- _What to work on_
Quote the entries below from the line with "foot = front - PLUG_PIN_SINK" through the line with "before = set(bpy.data.objects)", both ends included, and only those lines.

═══ Material provided ═══

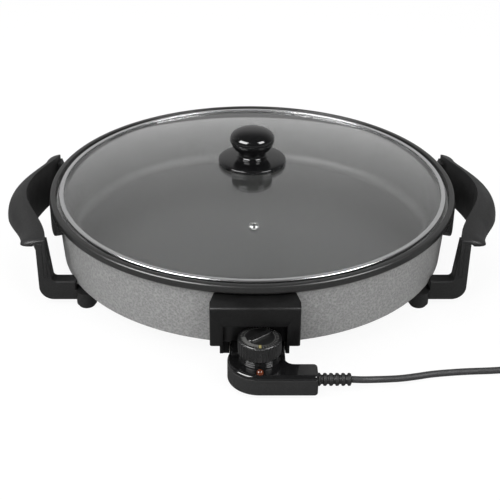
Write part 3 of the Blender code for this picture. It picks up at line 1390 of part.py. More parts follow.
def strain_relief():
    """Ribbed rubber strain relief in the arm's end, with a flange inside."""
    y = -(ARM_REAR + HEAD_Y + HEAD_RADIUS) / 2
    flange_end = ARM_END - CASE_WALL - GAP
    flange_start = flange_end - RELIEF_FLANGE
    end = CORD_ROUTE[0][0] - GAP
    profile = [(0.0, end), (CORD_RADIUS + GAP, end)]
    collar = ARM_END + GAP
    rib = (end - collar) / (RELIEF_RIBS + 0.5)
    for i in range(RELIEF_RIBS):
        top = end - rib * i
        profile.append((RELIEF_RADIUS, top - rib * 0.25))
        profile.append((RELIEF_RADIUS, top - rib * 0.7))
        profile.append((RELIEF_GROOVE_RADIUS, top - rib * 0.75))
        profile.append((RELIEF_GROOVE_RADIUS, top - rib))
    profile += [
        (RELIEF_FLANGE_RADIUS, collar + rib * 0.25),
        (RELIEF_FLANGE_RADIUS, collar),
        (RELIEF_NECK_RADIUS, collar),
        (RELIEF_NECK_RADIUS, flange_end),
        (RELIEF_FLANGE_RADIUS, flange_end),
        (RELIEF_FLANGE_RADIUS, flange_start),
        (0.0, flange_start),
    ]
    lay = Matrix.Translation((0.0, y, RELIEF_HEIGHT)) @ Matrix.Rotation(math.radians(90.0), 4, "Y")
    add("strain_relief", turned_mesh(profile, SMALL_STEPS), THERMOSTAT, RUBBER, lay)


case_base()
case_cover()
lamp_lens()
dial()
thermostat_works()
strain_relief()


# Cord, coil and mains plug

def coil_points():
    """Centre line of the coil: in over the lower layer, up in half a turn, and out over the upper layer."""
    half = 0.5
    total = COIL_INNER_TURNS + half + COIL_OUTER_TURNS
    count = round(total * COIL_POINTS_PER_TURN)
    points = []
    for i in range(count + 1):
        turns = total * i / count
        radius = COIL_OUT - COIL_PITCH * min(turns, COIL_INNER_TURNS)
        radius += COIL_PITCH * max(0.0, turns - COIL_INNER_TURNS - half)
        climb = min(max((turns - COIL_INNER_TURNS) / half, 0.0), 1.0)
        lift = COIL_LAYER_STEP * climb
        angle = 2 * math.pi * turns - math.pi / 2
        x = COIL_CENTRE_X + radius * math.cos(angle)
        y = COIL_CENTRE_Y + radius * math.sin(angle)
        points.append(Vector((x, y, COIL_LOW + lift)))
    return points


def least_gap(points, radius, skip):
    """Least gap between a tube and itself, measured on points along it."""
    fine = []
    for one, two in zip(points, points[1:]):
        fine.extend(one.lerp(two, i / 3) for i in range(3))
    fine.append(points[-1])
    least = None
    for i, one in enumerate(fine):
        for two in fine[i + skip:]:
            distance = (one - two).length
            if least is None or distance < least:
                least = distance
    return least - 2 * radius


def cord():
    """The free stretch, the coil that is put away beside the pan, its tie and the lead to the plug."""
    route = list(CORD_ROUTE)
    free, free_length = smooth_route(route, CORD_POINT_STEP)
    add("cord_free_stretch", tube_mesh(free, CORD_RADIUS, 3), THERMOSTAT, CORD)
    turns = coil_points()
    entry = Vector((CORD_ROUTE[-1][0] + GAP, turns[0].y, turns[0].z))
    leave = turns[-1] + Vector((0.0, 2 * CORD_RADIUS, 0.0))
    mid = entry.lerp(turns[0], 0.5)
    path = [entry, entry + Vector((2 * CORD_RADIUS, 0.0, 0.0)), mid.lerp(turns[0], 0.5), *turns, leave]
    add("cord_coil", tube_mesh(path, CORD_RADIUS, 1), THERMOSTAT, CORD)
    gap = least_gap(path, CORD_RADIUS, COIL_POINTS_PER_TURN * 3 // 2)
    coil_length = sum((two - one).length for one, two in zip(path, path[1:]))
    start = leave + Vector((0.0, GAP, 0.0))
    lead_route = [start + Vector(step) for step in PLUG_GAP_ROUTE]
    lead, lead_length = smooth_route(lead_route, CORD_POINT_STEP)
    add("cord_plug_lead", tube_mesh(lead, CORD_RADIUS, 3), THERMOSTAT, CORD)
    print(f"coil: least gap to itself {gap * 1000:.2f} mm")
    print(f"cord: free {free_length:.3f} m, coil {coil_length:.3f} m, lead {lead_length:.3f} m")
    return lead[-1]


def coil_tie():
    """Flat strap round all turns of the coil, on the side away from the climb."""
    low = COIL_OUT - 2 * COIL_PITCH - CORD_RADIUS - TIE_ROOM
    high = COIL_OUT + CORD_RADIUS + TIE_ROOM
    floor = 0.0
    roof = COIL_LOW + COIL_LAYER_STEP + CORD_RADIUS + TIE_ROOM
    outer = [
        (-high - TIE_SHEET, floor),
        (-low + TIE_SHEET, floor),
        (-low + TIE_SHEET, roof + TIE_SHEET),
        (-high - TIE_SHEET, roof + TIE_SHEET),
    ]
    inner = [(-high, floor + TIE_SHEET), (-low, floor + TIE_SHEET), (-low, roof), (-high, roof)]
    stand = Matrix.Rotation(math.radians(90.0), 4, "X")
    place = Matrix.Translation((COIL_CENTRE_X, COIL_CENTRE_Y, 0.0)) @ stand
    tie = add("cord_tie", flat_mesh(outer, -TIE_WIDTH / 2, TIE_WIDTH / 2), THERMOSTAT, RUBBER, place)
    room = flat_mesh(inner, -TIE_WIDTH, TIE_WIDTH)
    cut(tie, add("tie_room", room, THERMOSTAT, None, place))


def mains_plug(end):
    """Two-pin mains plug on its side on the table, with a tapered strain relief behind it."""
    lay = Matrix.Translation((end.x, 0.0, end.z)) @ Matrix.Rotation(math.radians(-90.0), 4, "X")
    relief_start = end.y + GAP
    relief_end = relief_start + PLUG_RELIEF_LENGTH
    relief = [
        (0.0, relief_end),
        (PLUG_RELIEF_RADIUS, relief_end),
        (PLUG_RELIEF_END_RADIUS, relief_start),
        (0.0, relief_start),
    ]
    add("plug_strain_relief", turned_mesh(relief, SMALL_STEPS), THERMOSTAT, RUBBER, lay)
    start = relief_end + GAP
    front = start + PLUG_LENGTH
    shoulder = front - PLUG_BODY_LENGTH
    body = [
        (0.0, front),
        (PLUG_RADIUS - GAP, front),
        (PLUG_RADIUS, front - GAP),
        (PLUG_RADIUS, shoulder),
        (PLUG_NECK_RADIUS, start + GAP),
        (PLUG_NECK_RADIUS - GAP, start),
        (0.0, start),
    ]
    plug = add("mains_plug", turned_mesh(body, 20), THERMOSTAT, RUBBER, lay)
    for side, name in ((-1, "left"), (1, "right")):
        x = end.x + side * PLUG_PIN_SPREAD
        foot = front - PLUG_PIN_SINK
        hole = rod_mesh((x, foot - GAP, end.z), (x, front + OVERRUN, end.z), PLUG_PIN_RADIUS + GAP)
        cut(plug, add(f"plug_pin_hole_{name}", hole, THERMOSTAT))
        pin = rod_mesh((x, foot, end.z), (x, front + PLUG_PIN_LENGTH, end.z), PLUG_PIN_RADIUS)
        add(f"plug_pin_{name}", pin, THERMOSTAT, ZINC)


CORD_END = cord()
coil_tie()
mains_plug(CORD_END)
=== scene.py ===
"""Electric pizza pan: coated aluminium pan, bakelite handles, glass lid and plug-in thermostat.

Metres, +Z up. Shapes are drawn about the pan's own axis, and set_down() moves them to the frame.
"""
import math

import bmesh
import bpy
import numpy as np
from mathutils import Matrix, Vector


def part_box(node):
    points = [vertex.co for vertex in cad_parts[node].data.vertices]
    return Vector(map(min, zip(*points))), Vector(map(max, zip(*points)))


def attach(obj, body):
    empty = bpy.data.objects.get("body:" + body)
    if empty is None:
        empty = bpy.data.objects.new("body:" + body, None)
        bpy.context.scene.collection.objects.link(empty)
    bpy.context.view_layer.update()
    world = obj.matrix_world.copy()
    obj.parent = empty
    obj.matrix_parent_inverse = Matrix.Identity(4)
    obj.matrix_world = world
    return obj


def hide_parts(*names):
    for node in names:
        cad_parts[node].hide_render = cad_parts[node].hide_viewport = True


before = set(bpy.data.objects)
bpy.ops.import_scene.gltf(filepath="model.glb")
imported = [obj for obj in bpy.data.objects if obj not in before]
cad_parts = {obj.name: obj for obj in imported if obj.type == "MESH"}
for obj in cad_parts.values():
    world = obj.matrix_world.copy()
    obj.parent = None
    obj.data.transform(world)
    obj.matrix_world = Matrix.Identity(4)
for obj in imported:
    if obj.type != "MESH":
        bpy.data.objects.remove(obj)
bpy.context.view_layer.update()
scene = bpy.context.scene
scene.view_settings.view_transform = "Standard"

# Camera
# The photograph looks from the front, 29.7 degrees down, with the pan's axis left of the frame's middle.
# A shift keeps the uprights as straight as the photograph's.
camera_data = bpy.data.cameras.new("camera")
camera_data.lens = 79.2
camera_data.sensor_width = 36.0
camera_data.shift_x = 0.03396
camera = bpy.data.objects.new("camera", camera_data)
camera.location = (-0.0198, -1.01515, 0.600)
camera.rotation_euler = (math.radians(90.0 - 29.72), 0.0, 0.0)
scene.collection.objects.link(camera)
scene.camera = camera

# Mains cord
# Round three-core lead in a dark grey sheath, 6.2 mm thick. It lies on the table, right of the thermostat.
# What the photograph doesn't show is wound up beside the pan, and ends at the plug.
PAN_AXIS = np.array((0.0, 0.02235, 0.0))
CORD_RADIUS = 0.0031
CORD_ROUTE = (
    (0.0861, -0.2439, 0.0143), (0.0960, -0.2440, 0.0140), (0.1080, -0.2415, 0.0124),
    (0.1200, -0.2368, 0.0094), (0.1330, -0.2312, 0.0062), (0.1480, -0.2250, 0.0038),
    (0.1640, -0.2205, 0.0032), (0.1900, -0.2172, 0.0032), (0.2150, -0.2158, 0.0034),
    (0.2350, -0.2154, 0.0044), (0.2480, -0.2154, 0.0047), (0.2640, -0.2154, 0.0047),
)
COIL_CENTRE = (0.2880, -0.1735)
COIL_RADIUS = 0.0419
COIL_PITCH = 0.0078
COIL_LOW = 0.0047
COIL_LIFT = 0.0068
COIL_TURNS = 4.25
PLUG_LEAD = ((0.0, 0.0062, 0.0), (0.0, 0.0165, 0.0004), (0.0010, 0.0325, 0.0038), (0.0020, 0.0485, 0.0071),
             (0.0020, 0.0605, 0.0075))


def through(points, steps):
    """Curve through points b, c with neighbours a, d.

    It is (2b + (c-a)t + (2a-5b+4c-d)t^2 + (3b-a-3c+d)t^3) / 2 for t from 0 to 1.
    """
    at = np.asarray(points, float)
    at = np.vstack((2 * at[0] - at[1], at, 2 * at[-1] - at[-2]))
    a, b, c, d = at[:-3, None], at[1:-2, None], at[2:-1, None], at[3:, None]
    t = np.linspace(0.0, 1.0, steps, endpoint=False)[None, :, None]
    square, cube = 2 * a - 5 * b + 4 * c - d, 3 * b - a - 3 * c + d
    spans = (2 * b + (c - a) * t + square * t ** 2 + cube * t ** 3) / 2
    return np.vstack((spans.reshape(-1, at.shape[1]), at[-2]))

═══
═══ Material provided ═══

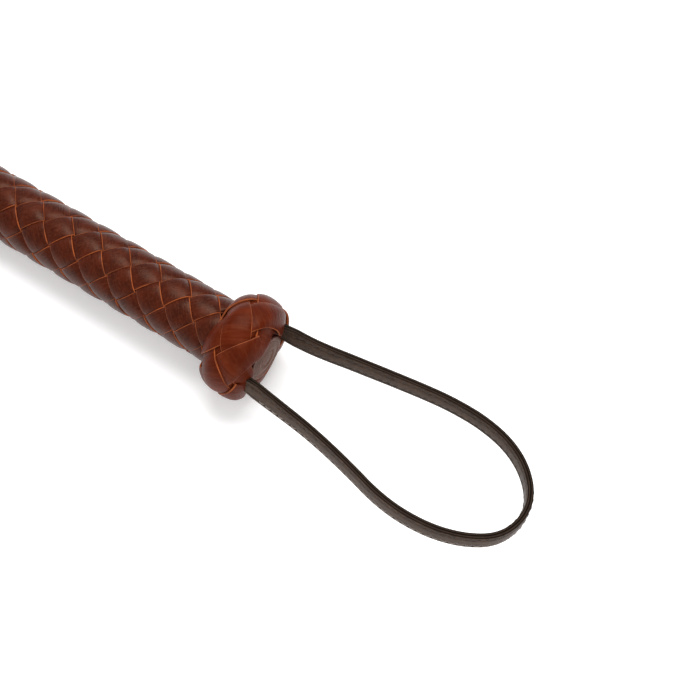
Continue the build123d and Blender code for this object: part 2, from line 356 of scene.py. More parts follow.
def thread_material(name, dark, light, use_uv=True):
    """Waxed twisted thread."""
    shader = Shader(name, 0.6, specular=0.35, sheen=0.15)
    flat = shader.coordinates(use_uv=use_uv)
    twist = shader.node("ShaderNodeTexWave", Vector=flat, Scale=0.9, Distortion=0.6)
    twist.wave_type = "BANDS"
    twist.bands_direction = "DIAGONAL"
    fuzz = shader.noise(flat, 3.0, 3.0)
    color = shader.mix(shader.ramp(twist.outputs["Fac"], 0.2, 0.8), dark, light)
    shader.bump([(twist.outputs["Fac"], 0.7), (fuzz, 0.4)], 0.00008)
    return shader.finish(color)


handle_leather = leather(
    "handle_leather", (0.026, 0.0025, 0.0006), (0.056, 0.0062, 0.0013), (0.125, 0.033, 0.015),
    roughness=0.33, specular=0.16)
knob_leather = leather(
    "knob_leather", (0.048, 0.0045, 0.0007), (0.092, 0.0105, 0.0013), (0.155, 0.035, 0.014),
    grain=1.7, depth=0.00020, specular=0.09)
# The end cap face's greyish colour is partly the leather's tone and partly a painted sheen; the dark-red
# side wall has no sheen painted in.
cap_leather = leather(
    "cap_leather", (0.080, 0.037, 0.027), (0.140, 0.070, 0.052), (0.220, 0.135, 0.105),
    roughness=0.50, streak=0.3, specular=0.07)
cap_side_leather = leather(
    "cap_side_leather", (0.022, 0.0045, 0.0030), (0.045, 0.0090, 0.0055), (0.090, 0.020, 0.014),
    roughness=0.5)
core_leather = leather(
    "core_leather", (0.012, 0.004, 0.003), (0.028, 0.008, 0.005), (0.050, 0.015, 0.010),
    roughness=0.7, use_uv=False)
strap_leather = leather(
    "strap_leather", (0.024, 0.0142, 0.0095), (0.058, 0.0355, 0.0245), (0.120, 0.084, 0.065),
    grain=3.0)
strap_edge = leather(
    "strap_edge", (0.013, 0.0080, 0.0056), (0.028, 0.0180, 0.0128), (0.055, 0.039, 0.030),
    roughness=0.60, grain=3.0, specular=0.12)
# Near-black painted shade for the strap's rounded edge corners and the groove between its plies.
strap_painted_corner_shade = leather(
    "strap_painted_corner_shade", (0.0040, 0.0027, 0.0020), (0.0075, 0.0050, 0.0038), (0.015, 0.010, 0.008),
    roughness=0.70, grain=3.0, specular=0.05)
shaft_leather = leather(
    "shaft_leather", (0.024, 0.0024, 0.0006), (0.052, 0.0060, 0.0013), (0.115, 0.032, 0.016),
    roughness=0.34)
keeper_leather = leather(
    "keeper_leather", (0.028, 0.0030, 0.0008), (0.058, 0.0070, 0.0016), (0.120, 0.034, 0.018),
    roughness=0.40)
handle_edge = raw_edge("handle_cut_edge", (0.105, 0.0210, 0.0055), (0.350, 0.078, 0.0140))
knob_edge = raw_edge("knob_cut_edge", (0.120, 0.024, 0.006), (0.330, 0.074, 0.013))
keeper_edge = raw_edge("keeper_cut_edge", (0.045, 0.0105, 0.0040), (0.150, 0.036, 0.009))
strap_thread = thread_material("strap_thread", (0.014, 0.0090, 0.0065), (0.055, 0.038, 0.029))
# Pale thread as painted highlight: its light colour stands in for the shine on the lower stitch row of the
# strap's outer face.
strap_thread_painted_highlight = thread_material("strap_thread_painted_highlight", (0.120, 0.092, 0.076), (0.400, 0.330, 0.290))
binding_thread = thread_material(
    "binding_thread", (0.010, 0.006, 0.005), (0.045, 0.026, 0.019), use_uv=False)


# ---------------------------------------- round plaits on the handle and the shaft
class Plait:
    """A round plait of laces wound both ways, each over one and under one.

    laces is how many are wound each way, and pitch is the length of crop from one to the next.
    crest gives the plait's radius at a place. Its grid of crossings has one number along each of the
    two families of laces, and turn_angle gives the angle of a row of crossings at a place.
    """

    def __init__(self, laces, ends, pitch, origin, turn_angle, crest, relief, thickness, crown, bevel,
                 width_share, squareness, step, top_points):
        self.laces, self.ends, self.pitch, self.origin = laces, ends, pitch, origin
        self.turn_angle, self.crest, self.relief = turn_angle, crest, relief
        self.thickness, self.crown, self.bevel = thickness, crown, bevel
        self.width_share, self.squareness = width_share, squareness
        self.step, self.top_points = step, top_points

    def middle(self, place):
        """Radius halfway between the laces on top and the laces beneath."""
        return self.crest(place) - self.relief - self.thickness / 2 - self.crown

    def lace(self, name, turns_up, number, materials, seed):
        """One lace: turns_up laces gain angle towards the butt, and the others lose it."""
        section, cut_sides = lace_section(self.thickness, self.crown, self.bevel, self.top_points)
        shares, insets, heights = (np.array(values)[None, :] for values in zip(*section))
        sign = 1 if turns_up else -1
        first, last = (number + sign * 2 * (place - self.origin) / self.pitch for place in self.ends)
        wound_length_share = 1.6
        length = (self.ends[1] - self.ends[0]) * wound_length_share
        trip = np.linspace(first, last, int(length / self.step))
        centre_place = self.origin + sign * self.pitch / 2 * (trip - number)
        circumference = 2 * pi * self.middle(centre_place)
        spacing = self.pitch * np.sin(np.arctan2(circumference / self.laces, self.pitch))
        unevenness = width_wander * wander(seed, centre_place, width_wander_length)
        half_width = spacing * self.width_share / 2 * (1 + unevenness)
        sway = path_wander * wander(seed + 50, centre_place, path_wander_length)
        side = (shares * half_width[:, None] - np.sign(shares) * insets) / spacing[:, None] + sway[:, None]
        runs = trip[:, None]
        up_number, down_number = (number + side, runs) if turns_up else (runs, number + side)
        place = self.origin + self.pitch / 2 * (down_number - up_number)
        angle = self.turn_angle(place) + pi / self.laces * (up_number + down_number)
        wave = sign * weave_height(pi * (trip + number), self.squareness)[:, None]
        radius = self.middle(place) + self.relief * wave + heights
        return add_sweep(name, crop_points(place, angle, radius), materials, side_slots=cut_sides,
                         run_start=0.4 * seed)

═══
═══ Material provided ═══

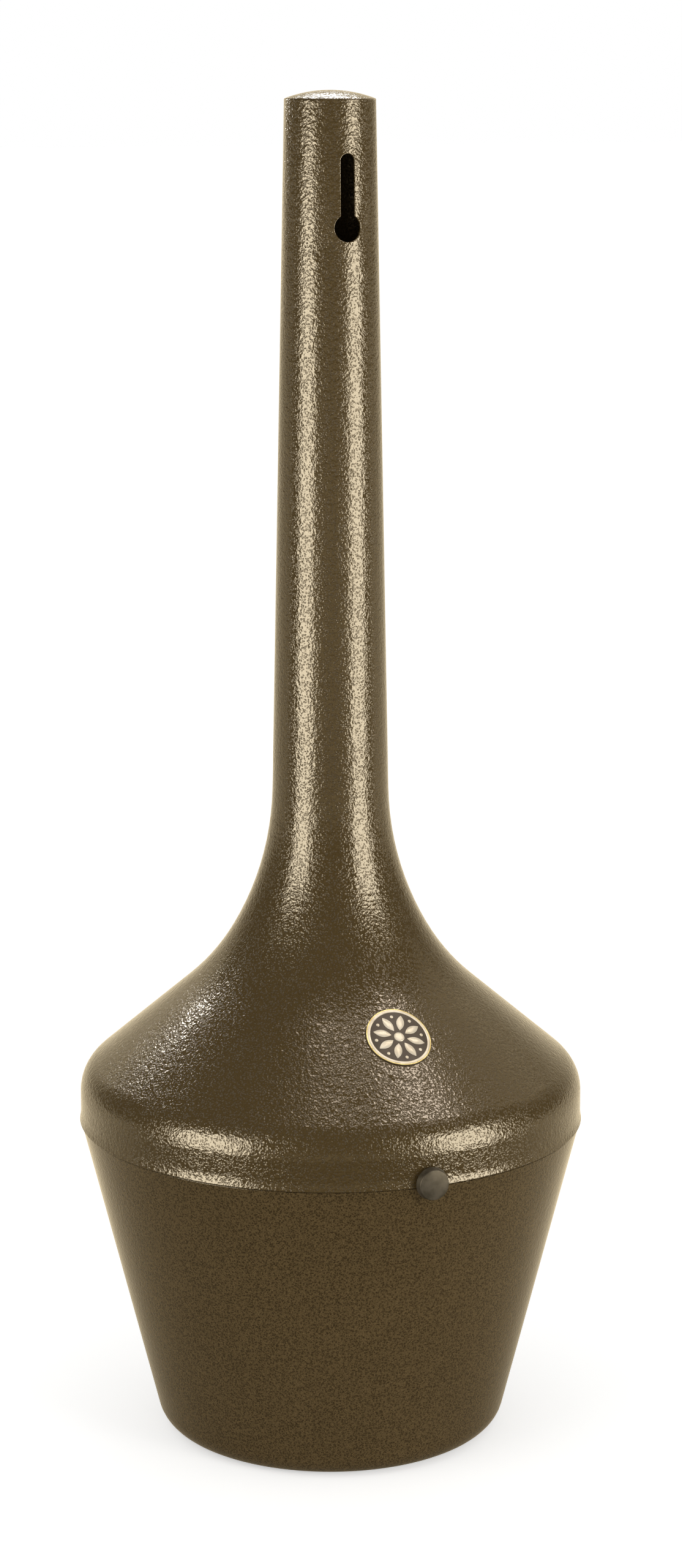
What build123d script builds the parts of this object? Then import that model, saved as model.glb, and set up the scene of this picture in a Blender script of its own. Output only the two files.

═══

- _Full answer_
        foot = front - PLUG_PIN_SINK
        hole = rod_mesh((x, foot - GAP, end.z), (x, front + OVERRUN, end.z), PLUG_PIN_RADIUS + GAP)
        cut(plug, add(f"plug_pin_hole_{name}", hole, THERMOSTAT))
        pin = rod_mesh((x, foot, end.z), (x, front + PLUG_PIN_LENGTH, end.z), PLUG_PIN_RADIUS)
        add(f"plug_pin_{name}", pin, THERMOSTAT, ZINC)


CORD_END = cord()
coil_tie()
mains_plug(CORD_END)
=== scene.py ===
"""Electric pizza pan: coated aluminium pan, bakelite handles, glass lid and plug-in thermostat.

Metres, +Z up. Shapes are drawn about the pan's own axis, and set_down() moves them to the frame.
"""
import math

import bmesh
import bpy
import numpy as np
from mathutils import Matrix, Vector


def part_box(node):
    points = [vertex.co for vertex in cad_parts[node].data.vertices]
    return Vector(map(min, zip(*points))), Vector(map(max, zip(*points)))


def attach(obj, body):
    empty = bpy.data.objects.get("body:" + body)
    if empty is None:
        empty = bpy.data.objects.new("body:" + body, None)
        bpy.context.scene.collection.objects.link(empty)
    bpy.context.view_layer.update()
    world = obj.matrix_world.copy()
    obj.parent = empty
    obj.matrix_parent_inverse = Matrix.Identity(4)
    obj.matrix_world = world
    return obj


def hide_parts(*names):
    for node in names:
        cad_parts[node].hide_render = cad_parts[node].hide_viewport = True


before = set(bpy.data.objects)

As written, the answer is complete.